**Stated goal**
Begin at the first line and end at the line containing "self.count, self.sharp, self.marks". Extract exactly those lines.

═════ Data section ═════

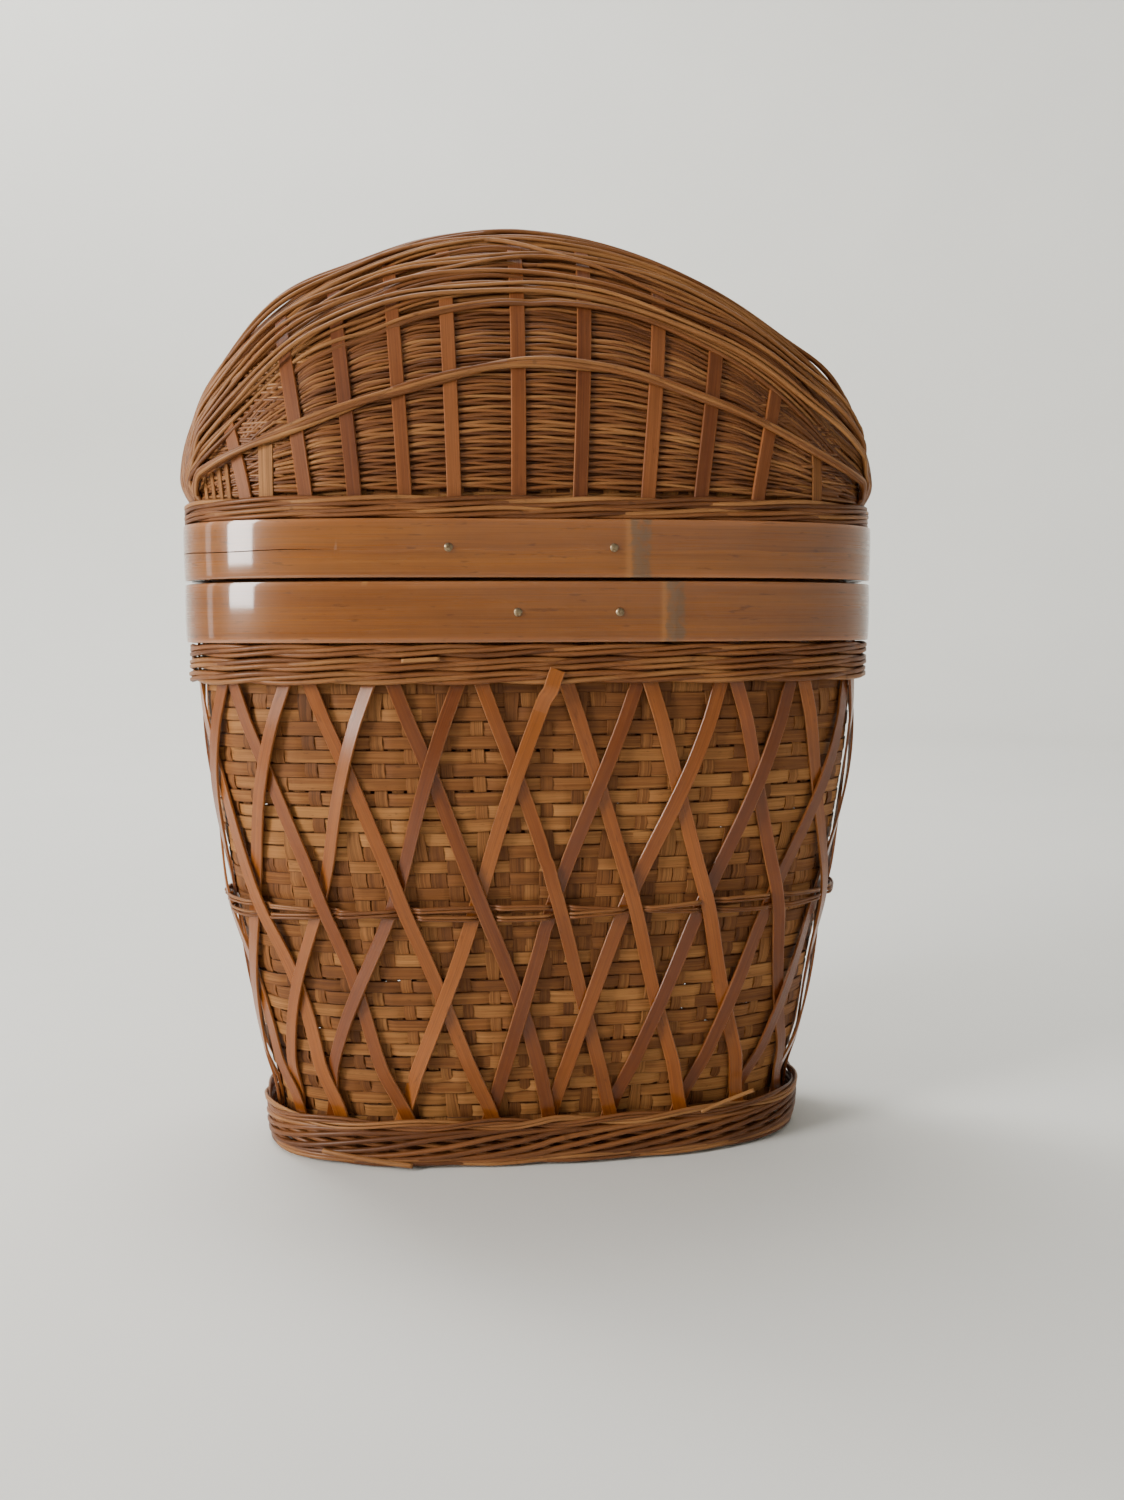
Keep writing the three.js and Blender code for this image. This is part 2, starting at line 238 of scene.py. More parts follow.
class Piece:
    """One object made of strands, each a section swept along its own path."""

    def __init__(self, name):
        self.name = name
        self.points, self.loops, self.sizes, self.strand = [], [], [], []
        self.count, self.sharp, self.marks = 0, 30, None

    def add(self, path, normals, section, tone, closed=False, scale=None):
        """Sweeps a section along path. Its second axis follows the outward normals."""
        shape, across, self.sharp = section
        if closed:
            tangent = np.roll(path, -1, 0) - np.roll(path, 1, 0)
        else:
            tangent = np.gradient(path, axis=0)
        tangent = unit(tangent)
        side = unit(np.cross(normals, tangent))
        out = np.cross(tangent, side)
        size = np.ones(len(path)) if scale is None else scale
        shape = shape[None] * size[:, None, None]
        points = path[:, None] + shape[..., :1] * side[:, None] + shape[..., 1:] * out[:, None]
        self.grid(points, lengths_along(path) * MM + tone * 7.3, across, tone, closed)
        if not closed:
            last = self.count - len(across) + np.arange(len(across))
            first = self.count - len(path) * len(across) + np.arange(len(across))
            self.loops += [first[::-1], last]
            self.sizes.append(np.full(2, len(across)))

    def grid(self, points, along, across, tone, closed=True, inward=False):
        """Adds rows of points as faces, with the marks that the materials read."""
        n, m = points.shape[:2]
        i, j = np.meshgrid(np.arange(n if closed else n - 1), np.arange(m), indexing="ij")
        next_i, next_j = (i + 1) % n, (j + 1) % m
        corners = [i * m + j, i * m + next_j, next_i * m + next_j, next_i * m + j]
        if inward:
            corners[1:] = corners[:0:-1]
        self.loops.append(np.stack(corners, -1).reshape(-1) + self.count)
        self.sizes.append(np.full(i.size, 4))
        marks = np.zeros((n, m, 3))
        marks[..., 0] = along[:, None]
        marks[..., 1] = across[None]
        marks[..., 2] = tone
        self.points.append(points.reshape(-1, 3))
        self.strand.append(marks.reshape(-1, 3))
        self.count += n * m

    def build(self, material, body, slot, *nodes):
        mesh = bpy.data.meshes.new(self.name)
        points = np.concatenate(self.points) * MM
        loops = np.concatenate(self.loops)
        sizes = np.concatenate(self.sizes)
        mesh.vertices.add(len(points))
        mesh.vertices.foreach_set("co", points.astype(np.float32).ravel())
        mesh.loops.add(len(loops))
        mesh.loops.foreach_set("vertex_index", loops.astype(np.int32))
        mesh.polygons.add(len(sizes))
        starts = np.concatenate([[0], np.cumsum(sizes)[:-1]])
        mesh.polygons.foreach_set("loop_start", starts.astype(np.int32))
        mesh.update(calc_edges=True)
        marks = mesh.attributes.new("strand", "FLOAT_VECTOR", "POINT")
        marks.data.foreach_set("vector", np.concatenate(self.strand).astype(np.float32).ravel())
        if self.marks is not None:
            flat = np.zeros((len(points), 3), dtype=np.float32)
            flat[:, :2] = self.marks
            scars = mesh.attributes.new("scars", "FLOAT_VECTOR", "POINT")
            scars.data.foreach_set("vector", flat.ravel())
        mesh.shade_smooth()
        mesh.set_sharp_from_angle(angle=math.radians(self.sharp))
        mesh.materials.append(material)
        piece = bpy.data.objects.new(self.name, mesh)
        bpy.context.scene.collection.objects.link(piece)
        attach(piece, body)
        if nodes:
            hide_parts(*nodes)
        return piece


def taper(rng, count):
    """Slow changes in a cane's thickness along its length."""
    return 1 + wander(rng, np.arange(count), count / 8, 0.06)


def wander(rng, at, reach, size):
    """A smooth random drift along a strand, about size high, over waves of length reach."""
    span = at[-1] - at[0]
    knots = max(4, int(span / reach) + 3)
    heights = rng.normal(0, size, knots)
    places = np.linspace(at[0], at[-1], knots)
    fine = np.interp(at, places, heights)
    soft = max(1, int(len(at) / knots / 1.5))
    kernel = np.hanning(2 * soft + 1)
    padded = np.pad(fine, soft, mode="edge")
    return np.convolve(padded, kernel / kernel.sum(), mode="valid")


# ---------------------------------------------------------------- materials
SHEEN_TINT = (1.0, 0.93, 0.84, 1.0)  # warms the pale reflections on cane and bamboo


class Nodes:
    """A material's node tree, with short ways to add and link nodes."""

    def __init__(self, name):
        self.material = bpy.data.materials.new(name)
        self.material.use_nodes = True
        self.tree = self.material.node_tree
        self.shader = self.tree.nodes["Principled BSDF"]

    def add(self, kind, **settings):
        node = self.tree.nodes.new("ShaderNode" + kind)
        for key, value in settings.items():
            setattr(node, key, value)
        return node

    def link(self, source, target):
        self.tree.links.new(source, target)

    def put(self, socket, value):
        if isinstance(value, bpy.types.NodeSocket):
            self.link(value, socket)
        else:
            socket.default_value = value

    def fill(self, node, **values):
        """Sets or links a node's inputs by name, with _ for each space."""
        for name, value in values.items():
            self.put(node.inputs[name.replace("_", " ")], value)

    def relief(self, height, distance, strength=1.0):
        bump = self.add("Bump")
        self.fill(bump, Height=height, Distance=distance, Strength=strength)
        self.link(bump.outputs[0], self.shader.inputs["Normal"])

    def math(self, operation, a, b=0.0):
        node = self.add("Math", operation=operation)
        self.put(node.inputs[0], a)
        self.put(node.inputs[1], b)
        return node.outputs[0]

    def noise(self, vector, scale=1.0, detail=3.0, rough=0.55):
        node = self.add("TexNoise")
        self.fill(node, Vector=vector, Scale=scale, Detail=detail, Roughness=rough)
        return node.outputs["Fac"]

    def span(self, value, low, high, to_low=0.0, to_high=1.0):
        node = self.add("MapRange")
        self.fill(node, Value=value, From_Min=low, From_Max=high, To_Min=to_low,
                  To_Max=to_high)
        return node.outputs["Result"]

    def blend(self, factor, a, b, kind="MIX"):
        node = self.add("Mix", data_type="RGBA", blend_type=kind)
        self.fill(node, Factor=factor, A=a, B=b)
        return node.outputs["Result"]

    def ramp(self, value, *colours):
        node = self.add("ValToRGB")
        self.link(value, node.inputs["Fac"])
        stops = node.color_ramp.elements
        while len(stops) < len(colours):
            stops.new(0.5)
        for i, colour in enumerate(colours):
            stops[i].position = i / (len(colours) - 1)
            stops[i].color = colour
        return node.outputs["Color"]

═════

**Response for this exercise**
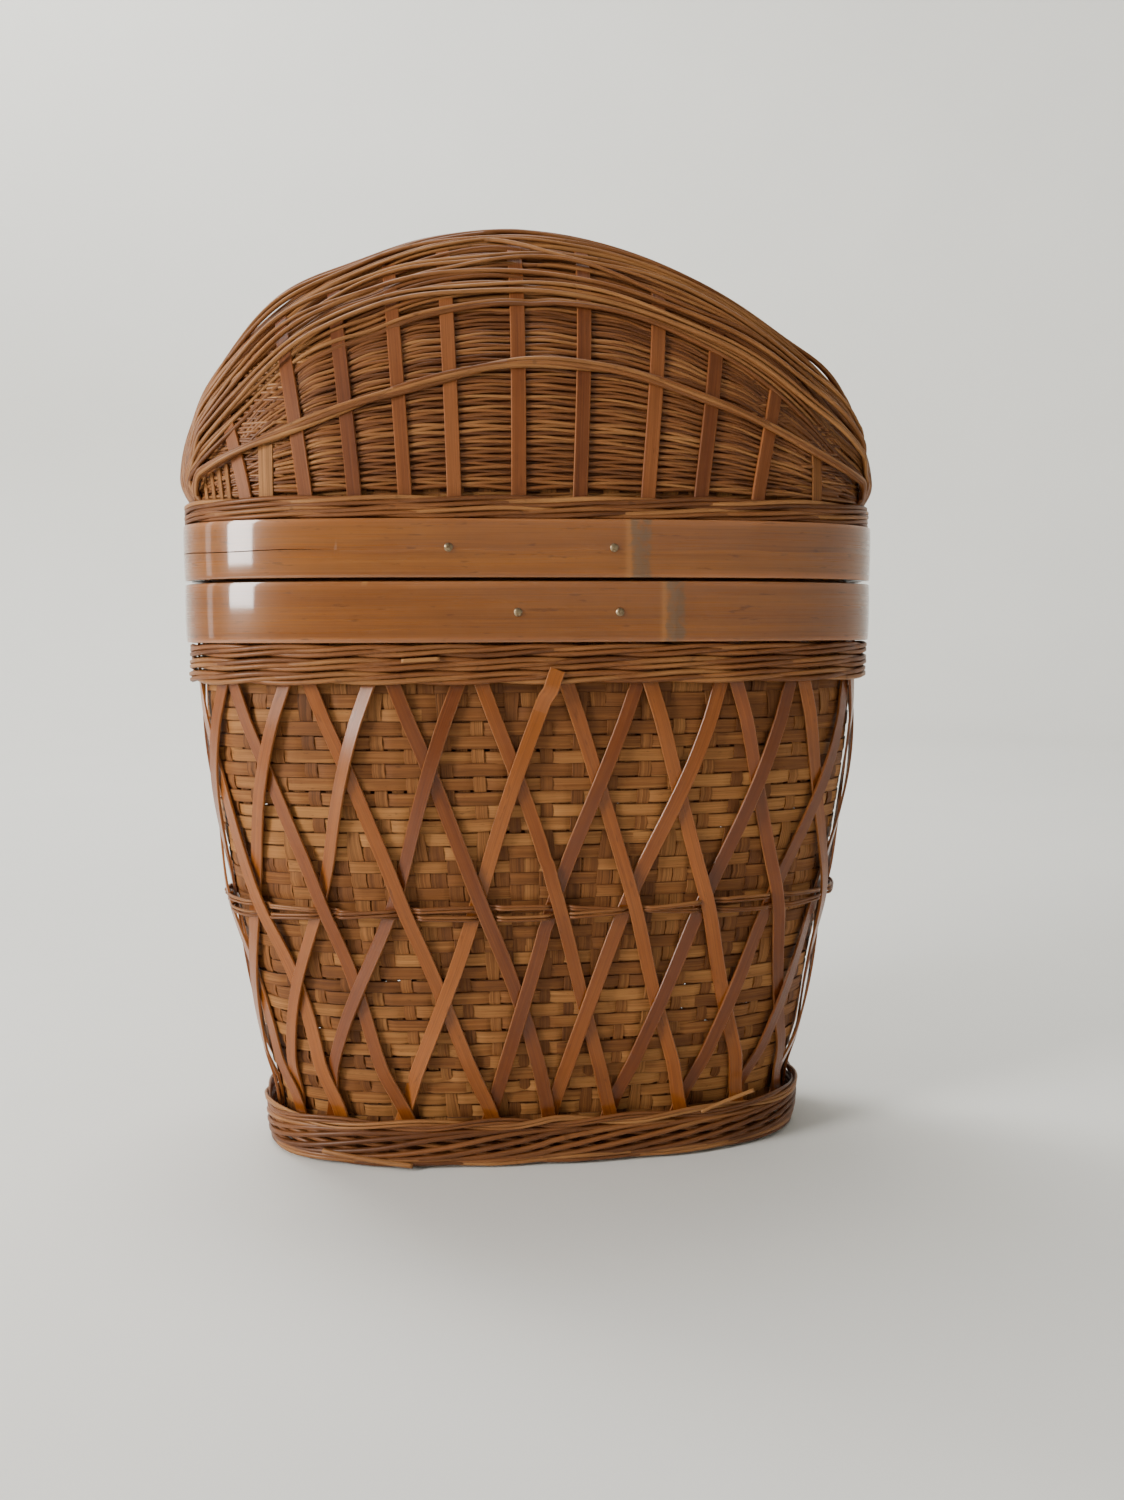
Keep writing the three.js and Blender code for this image. This is part 2, starting at line 238 of scene.py. More parts follow.
class Piece:
    """One object made of strands, each a section swept along its own path."""

    def __init__(self, name):
        self.name = name
        self.points, self.loops, self.sizes, self.strand = [], [], [], []
        self.count, self.sharp, self.marks = 0, 30, None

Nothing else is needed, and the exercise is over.